BEGIN Records supplied

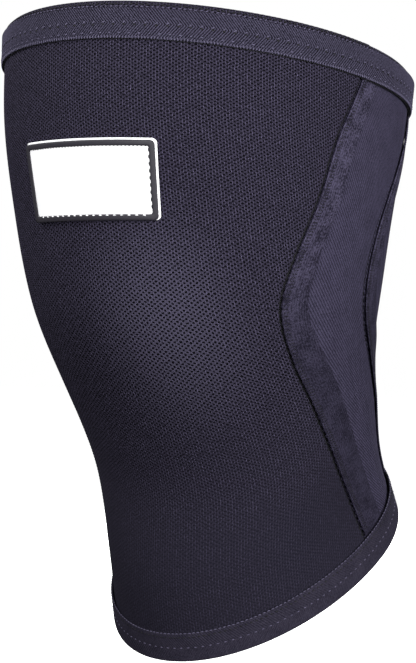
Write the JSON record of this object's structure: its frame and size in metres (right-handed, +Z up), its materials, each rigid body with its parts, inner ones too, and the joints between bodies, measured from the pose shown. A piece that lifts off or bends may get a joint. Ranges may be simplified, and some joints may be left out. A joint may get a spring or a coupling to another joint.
{
  "type": "knee sleeve",
  "caption": "Padded knit knee sleeve held in its worn, slightly bent form: an open tube with hourglass side panels, seam strips, hem tapes and a blank framed label patch.",
  "frame": {"origin": "on the leg's middle line inside the hollow, in the middle of the knee, where the knee itself sits", "axes": "+Z up the leg, -Y to the front, where the kneecap is, and +X to the side panel that the picture shows in full"},
  "size_m": [0.1586, 0.1716, 0.2512],
  "materials": {
    "mesh_knit": "near-black navy mesh knit bonded to padded foam, matte with fine thread glints",
    "side_knit": "near-black navy fine ribbed knit, matte",
    "suede_strip": "brushed, suede-like tape, matte",
    "hem_twill": "herringbone twill tape, matte with a faint sheen",
    "label_white": "soft moulded patch, satin white",
    "label_black": "soft moulded border, satin charcoal"
  },
  "bodies": {
    "root": {"front_panel": "mesh_knit", "side_panel_right": "side_knit", "side_panel_left": "side_knit", "back_panel": "side_knit", "front_strip_right": "suede_strip", "front_strip_left": "suede_strip", "rear_strip_right": "suede_strip", "rear_strip_left": "suede_strip", "top_hem_tape": "hem_twill", "bottom_hem_tape": "hem_twill", "label_patch": "label_white", "label_frame": "label_black"}
  },
  "joints": []
}
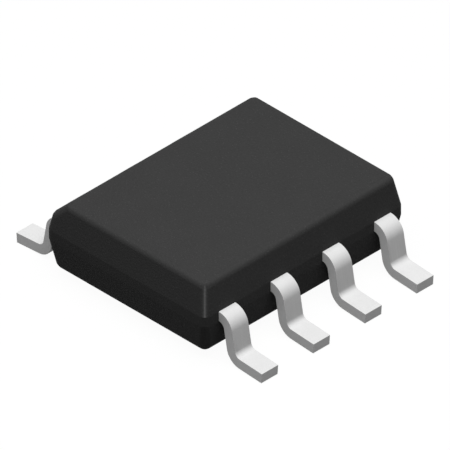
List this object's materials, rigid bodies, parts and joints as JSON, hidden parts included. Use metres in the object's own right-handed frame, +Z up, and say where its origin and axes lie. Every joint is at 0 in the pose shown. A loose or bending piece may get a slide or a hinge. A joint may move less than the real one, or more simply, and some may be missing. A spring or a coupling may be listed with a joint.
{
  "type": "small outline integrated circuit chip",
  "caption": "Surface-mount integrated circuit: a small black moulded body with gull-wing leads along its two long sides.",
  "frame": {"origin": "on the board, under the middle of the body", "axes": "+Z up from the board, +X across the body towards the row of leads 5 to 8, +Y along the rows towards leads 1 and 8; the bevelled long side faces -X"},
  "size_m": [0.006, 0.005, 0.0016],
  "materials": {
    "compound": "fine matt moulded texture",
    "plated_lead": "matt tin plating",
    "paddle": "rolled copper alloy",
    "attach_layer": "cured silver-filled paste",
    "silicon": "polished",
    "gold_wire": "drawn"
  },
  "bodies": {
    "root": {"moulded_body": "compound", "lead_1": "plated_lead", "lead_2": "plated_lead", "lead_3": "plated_lead", "lead_4": "plated_lead", "lead_5": "plated_lead", "lead_6": "plated_lead", "lead_7": "plated_lead", "lead_8": "plated_lead", "die_paddle": "paddle", "die_attach": "attach_layer", "silicon_die": "silicon", "bond_wire_1": "gold_wire", "bond_wire_2": "gold_wire", "bond_wire_3": "gold_wire", "bond_wire_4": "gold_wire", "bond_wire_5": "gold_wire", "bond_wire_6": "gold_wire", "bond_wire_7": "gold_wire", "bond_wire_8": "gold_wire"}
  },
  "joints": []
}
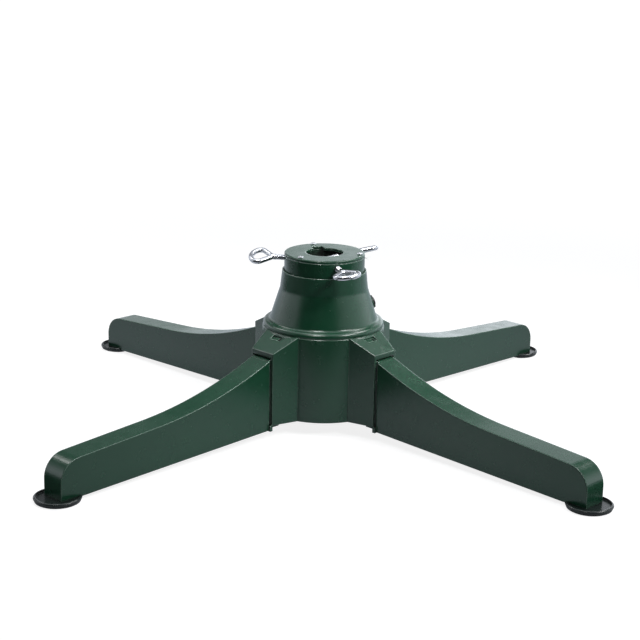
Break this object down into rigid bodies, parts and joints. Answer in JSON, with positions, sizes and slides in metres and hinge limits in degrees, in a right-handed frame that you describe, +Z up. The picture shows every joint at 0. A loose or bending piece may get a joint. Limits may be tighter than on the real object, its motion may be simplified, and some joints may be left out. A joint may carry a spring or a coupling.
{
  "type": "rotating christmas tree stand",
  "caption": "Motorised stand for an artificial tree: plug-in legs on a fixed hub, and a turning head whose eye bolts clamp the tree pole.",
  "frame": {"origin": "on the floor, on the vertical axis that the head turns about", "axes": "+Z up along the pole socket; -Y is the front; the legs lie on the diagonals between X and Y"},
  "size_m": [0.4502, 0.4502, 0.1541],
  "materials": {
    "green_plastic": "deep green moulded plastic, satin gloss",
    "dark_green_plastic": "near-black green moulded plastic",
    "black_rubber": "soft black rubber",
    "plated_eye_bolt": "bright nickel plate",
    "zinc_screw": "bright zinc plate",
    "black_plastic": "black moulded plastic",
    "steel": "turned steel",
    "acetal": "natural acetal",
    "brass": "sintered bronze and stamped brass"
  },
  "bodies": {
    "base": {"hub_housing": "green_plastic", "bottom_cover": "dark_green_plastic", "bottom_cover_screws": "zinc_screw", "bell_cover": "green_plastic", "bell_screws": "zinc_screw", "neck_bush": "acetal", "lower_bush": "brass", "lower_race": "steel", "gear_motor": "steel", "motor_screws": "zinc_screw", "switch_body": "black_plastic", "power_inlet": "black_plastic", "inlet_nut": "zinc_screw", "leg_front_right": "green_plastic", "leg_rear_right": "green_plastic", "leg_rear_left": "green_plastic", "leg_front_left": "green_plastic", "foot_front_right": "dark_green_plastic", "foot_rear_right": "dark_green_plastic", "foot_rear_left": "dark_green_plastic", "foot_front_left": "dark_green_plastic", "pad_front_right": "black_rubber", "pad_rear_right": "black_rubber", "pad_rear_left": "black_rubber", "pad_front_left": "black_rubber", "foot_screws": "zinc_screw"},
    "spindle": {"spindle_tube": "steel", "upper_race": "steel", "drive_gear": "acetal", "gear_screw": "zinc_screw", "head_ring": "green_plastic", "head_cap": "green_plastic", "cap_screws": "zinc_screw", "head_pins": "zinc_screw", "bolt_nuts": "zinc_screw"},
    "bearing": {"ball_cage": "brass", "bearing_balls": "steel"},
    "front_eye_bolt": {"eye_bolt_front": "plated_eye_bolt"},
    "rear_eye_bolt": {"eye_bolt_rear": "plated_eye_bolt"},
    "left_eye_bolt": {"eye_bolt_left": "plated_eye_bolt"},
    "motor_output": {"motor_shaft": "steel", "pinion": "acetal"},
    "push_button": {"switch_button": "black_plastic"}
  },
  "joints": [
    {"name": "head_spin", "type": "hinge", "parent": "base", "child": "spindle", "pos_m": [0, 0, 0.1], "axis": [0, 0, 1], "continuous": true},
    {"name": "pinion_spin", "type": "hinge", "parent": "base", "child": "motor_output", "pos_m": [0, -0.02385, 0.04], "axis": [0, 0, 1], "continuous": true},
    {"name": "bearing_spin", "type": "hinge", "parent": "base", "child": "bearing", "pos_m": [0, 0, 0.0547], "axis": [0, 0, 1], "continuous": true},
    {"name": "front_bolt_slide", "type": "slide", "parent": "spindle", "child": "front_eye_bolt", "axis": [0.309, -0.9511, 0], "range_m": [0, 0.0145]},
    {"name": "rear_bolt_slide", "type": "slide", "parent": "spindle", "child": "rear_eye_bolt", "axis": [0.6691, 0.7431, 0], "range_m": [0, 0.0165]},
    {"name": "left_bolt_slide", "type": "slide", "parent": "spindle", "child": "left_eye_bolt", "axis": [-0.9781, 0.2079, 0], "range_m": [0, 0.0145]},
    {"name": "button_press", "type": "slide", "parent": "base", "child": "push_button", "axis": [0.9207, 0.2467, 0.3025], "range_m": [-0.0015, 0], "stiffness_N_per_m": 800, "springref_m": 0.001}
  ],
  "couplings": [
    {"joint": "pinion_spin", "follows": "head_spin", "ratio": -2.1667},
    {"joint": "bearing_spin", "follows": "head_spin", "ratio": 0.5}
  ]
}
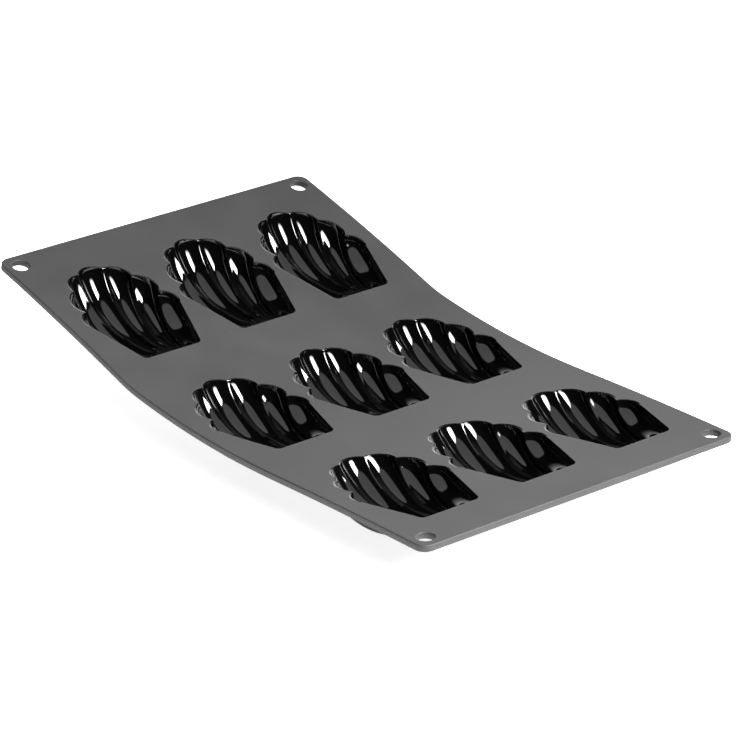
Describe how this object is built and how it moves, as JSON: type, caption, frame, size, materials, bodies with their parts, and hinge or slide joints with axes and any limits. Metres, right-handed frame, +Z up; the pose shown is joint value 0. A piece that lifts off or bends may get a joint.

END Records supplied

Restate all of the entries above precisely.

▶ Response:
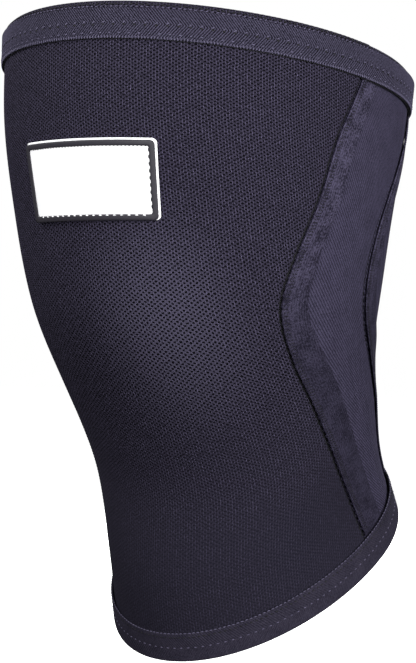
Write the JSON record of this object's structure: its frame and size in metres (right-handed, +Z up), its materials, each rigid body with its parts, inner ones too, and the joints between bodies, measured from the pose shown. A piece that lifts off or bends may get a joint. Ranges may be simplified, and some joints may be left out. A joint may get a spring or a coupling to another joint.
{
  "type": "knee sleeve",
  "caption": "Padded knit knee sleeve held in its worn, slightly bent form: an open tube with hourglass side panels, seam strips, hem tapes and a blank framed label patch.",
  "frame": {"origin": "on the leg's middle line inside the hollow, in the middle of the knee, where the knee itself sits", "axes": "+Z up the leg, -Y to the front, where the kneecap is, and +X to the side panel that the picture shows in full"},
  "size_m": [0.1586, 0.1716, 0.2512],
  "materials": {
    "mesh_knit": "near-black navy mesh knit bonded to padded foam, matte with fine thread glints",
    "side_knit": "near-black navy fine ribbed knit, matte",
    "suede_strip": "brushed, suede-like tape, matte",
    "hem_twill": "herringbone twill tape, matte with a faint sheen",
    "label_white": "soft moulded patch, satin white",
    "label_black": "soft moulded border, satin charcoal"
  },
  "bodies": {
    "root": {"front_panel": "mesh_knit", "side_panel_right": "side_knit", "side_panel_left": "side_knit", "back_panel": "side_knit", "front_strip_right": "suede_strip", "front_strip_left": "suede_strip", "rear_strip_right": "suede_strip", "rear_strip_left": "suede_strip", "top_hem_tape": "hem_twill", "bottom_hem_tape": "hem_twill", "label_patch": "label_white", "label_frame": "label_black"}
  },
  "joints": []
}
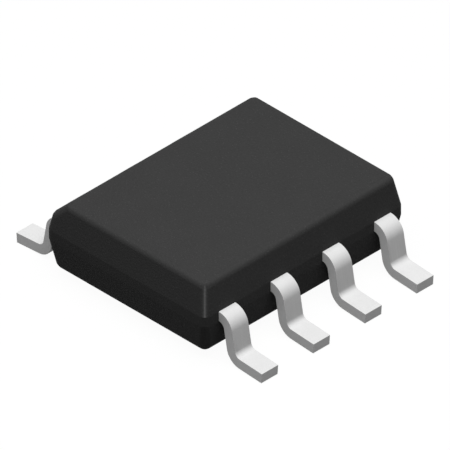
List this object's materials, rigid bodies, parts and joints as JSON, hidden parts included. Use metres in the object's own right-handed frame, +Z up, and say where its origin and axes lie. Every joint is at 0 in the pose shown. A loose or bending piece may get a slide or a hinge. A joint may move less than the real one, or more simply, and some may be missing. A spring or a coupling may be listed with a joint.
{
  "type": "small outline integrated circuit chip",
  "caption": "Surface-mount integrated circuit: a small black moulded body with gull-wing leads along its two long sides.",
  "frame": {"origin": "on the board, under the middle of the body", "axes": "+Z up from the board, +X across the body towards the row of leads 5 to 8, +Y along the rows towards leads 1 and 8; the bevelled long side faces -X"},
  "size_m": [0.006, 0.005, 0.0016],
  "materials": {
    "compound": "fine matt moulded texture",
    "plated_lead": "matt tin plating",
    "paddle": "rolled copper alloy",
    "attach_layer": "cured silver-filled paste",
    "silicon": "polished",
    "gold_wire": "drawn"
  },
  "bodies": {
    "root": {"moulded_body": "compound", "lead_1": "plated_lead", "lead_2": "plated_lead", "lead_3": "plated_lead", "lead_4": "plated_lead", "lead_5": "plated_lead", "lead_6": "plated_lead", "lead_7": "plated_lead", "lead_8": "plated_lead", "die_paddle": "paddle", "die_attach": "attach_layer", "silicon_die": "silicon", "bond_wire_1": "gold_wire", "bond_wire_2": "gold_wire", "bond_wire_3": "gold_wire", "bond_wire_4": "gold_wire", "bond_wire_5": "gold_wire", "bond_wire_6": "gold_wire", "bond_wire_7": "gold_wire", "bond_wire_8": "gold_wire"}
  },
  "joints": []
}
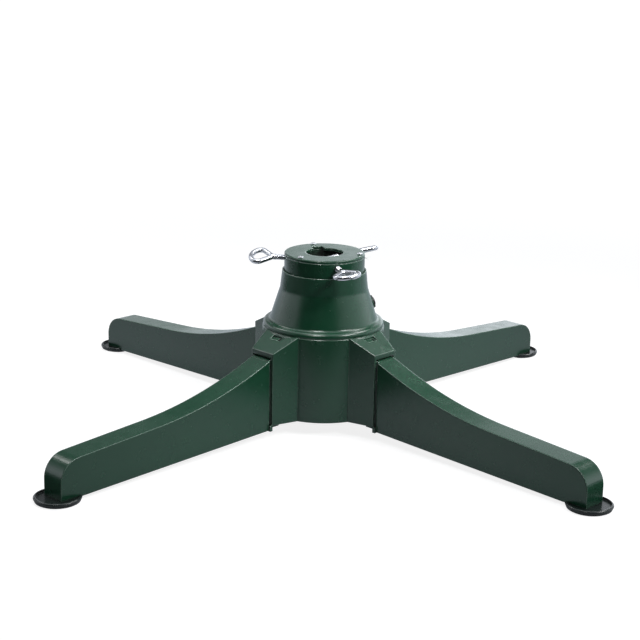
Break this object down into rigid bodies, parts and joints. Answer in JSON, with positions, sizes and slides in metres and hinge limits in degrees, in a right-handed frame that you describe, +Z up. The picture shows every joint at 0. A loose or bending piece may get a joint. Limits may be tighter than on the real object, its motion may be simplified, and some joints may be left out. A joint may carry a spring or a coupling.
{
  "type": "rotating christmas tree stand",
  "caption": "Motorised stand for an artificial tree: plug-in legs on a fixed hub, and a turning head whose eye bolts clamp the tree pole.",
  "frame": {"origin": "on the floor, on the vertical axis that the head turns about", "axes": "+Z up along the pole socket; -Y is the front; the legs lie on the diagonals between X and Y"},
  "size_m": [0.4502, 0.4502, 0.1541],
  "materials": {
    "green_plastic": "deep green moulded plastic, satin gloss",
    "dark_green_plastic": "near-black green moulded plastic",
    "black_rubber": "soft black rubber",
    "plated_eye_bolt": "bright nickel plate",
    "zinc_screw": "bright zinc plate",
    "black_plastic": "black moulded plastic",
    "steel": "turned steel",
    "acetal": "natural acetal",
    "brass": "sintered bronze and stamped brass"
  },
  "bodies": {
    "base": {"hub_housing": "green_plastic", "bottom_cover": "dark_green_plastic", "bottom_cover_screws": "zinc_screw", "bell_cover": "green_plastic", "bell_screws": "zinc_screw", "neck_bush": "acetal", "lower_bush": "brass", "lower_race": "steel", "gear_motor": "steel", "motor_screws": "zinc_screw", "switch_body": "black_plastic", "power_inlet": "black_plastic", "inlet_nut": "zinc_screw", "leg_front_right": "green_plastic", "leg_rear_right": "green_plastic", "leg_rear_left": "green_plastic", "leg_front_left": "green_plastic", "foot_front_right": "dark_green_plastic", "foot_rear_right": "dark_green_plastic", "foot_rear_left": "dark_green_plastic", "foot_front_left": "dark_green_plastic", "pad_front_right": "black_rubber", "pad_rear_right": "black_rubber", "pad_rear_left": "black_rubber", "pad_front_left": "black_rubber", "foot_screws": "zinc_screw"},
    "spindle": {"spindle_tube": "steel", "upper_race": "steel", "drive_gear": "acetal", "gear_screw": "zinc_screw", "head_ring": "green_plastic", "head_cap": "green_plastic", "cap_screws": "zinc_screw", "head_pins": "zinc_screw", "bolt_nuts": "zinc_screw"},
    "bearing": {"ball_cage": "brass", "bearing_balls": "steel"},
    "front_eye_bolt": {"eye_bolt_front": "plated_eye_bolt"},
    "rear_eye_bolt": {"eye_bolt_rear": "plated_eye_bolt"},
    "left_eye_bolt": {"eye_bolt_left": "plated_eye_bolt"},
    "motor_output": {"motor_shaft": "steel", "pinion": "acetal"},
    "push_button": {"switch_button": "black_plastic"}
  },
  "joints": [
    {"name": "head_spin", "type": "hinge", "parent": "base", "child": "spindle", "pos_m": [0, 0, 0.1], "axis": [0, 0, 1], "continuous": true},
    {"name": "pinion_spin", "type": "hinge", "parent": "base", "child": "motor_output", "pos_m": [0, -0.02385, 0.04], "axis": [0, 0, 1], "continuous": true},
    {"name": "bearing_spin", "type": "hinge", "parent": "base", "child": "bearing", "pos_m": [0, 0, 0.0547], "axis": [0, 0, 1], "continuous": true},
    {"name": "front_bolt_slide", "type": "slide", "parent": "spindle", "child": "front_eye_bolt", "axis": [0.309, -0.9511, 0], "range_m": [0, 0.0145]},
    {"name": "rear_bolt_slide", "type": "slide", "parent": "spindle", "child": "rear_eye_bolt", "axis": [0.6691, 0.7431, 0], "range_m": [0, 0.0165]},
    {"name": "left_bolt_slide", "type": "slide", "parent": "spindle", "child": "left_eye_bolt", "axis": [-0.9781, 0.2079, 0], "range_m": [0, 0.0145]},
    {"name": "button_press", "type": "slide", "parent": "base", "child": "push_button", "axis": [0.9207, 0.2467, 0.3025], "range_m": [-0.0015, 0], "stiffness_N_per_m": 800, "springref_m": 0.001}
  ],
  "couplings": [
    {"joint": "pinion_spin", "follows": "head_spin", "ratio": -2.1667},
    {"joint": "bearing_spin", "follows": "head_spin", "ratio": 0.5}
  ]
}
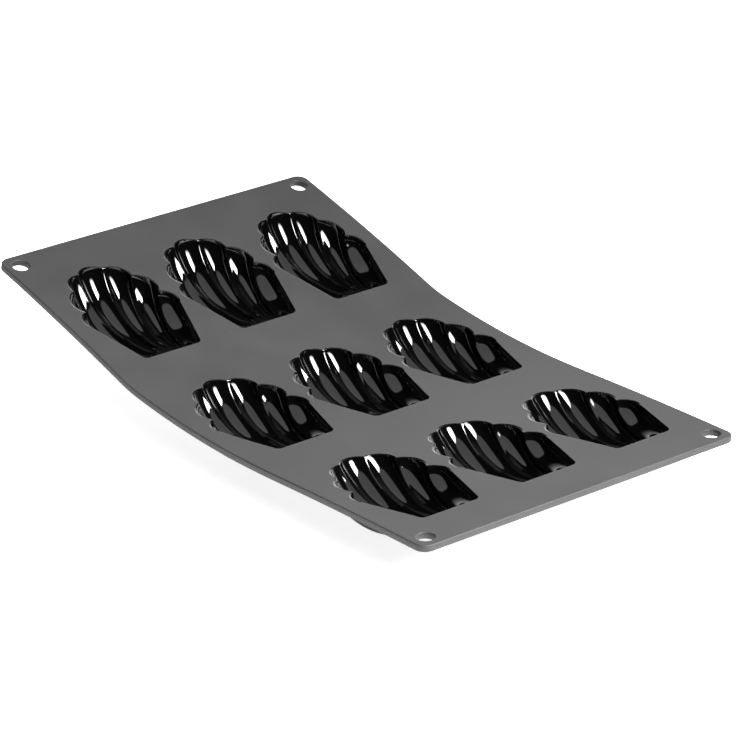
Describe how this object is built and how it moves, as JSON: type, caption, frame, size, materials, bodies with their parts, and hinge or slide joints with axes and any limits. Metres, right-handed frame, +Z up; the pose shown is joint value 0. A piece that lifts off or bends may get a joint.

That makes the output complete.